I'venoticed that 'weaved' is replacing I weave - Iwove - I have woven, at least in American English. Still, I still use the subjunctive mood, and abhore split infinitives, so I should probably just sut up andmarvel at the mutation.
 
I'm not a grammar expert at all. Like @Phyrebrat we did very little grammar in my own school days, and I so struggled with my children's homework when the National Literary Strategy was launched in the early 1990's (I was also a school governor at that time and had to help implement it in the school! That was a learning curve.)

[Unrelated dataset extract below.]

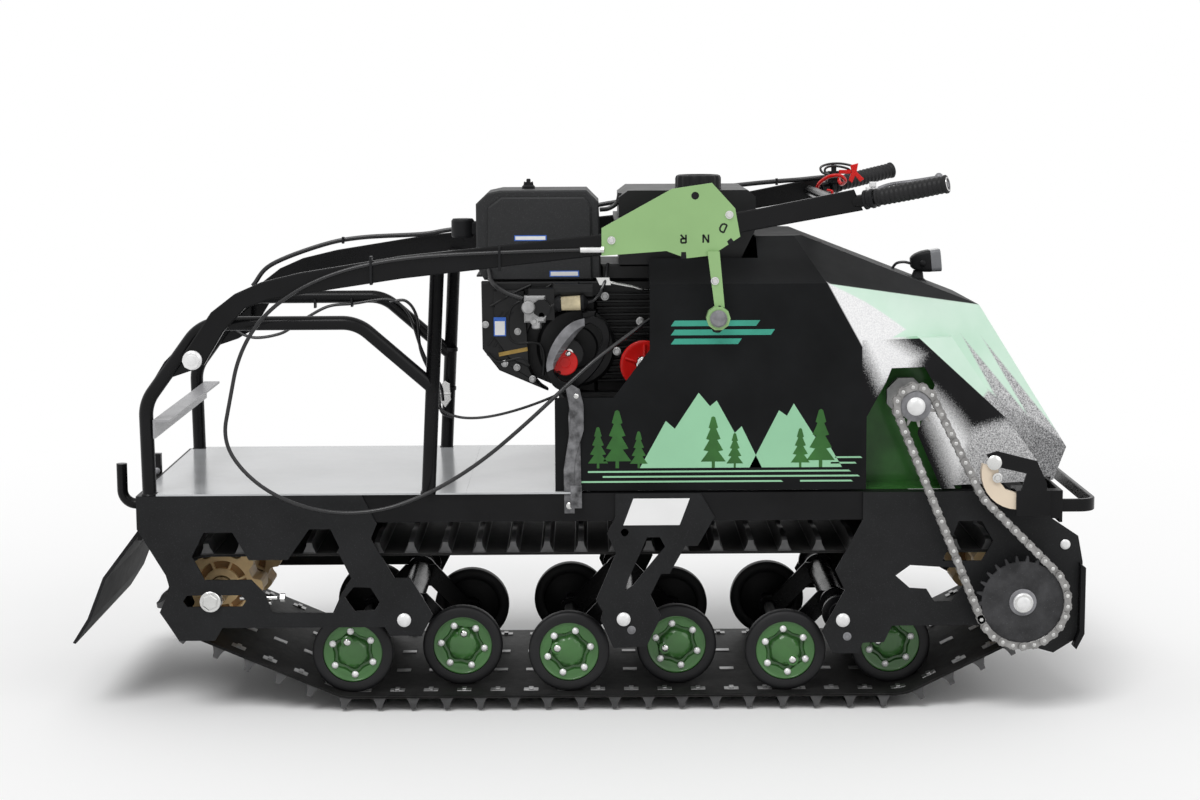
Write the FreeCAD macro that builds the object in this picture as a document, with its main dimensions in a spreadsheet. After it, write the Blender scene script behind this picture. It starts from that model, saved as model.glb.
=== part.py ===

All I wanted to add, and this may apply to Chris as his family is from the North East too, is that there are regional differences in the use of verb tenses. So, when you read somewhere, as @HareBrain did, that a particular tense is now archaic, it may still be in current use in the local accent of some part of the UK. Alternatively, another verb tense may be archaic in one accent, but still commonly used elsewhere. That's why @Mouse can say she still hears "Swum" used in Devon. Scots too is like a different language itself.
 
That's why @Mouse can say she still hears "Swum" used in Devon. Scots too is like a different language itself.
Exactly, and why when someone is telling a story of an night out at a restaurant they might start it, 'I was sat at the end of the table' to mean where the waiter seated them, as opposed to simply describing where they sat.

I'm trying to think of some other Geordie-isms that would violate the grammar but I can't think off the top of me bonce, like.

I do find myself screaming, 'divvent dunshus' a lot on the Tube. :D
 
I get more confused with hung and hang and hanged.

I got a decades old memory of being taught that one of them only applies to people being executed (as opposed to a side of beef in a meat packing plant) but I can never remember which one to use
 
The beef is hung, the man is hanged.

I've never seen a mnemonic for it, but perhaps remember that unhung beef is tasteless, while a hanged man is (was!) angry.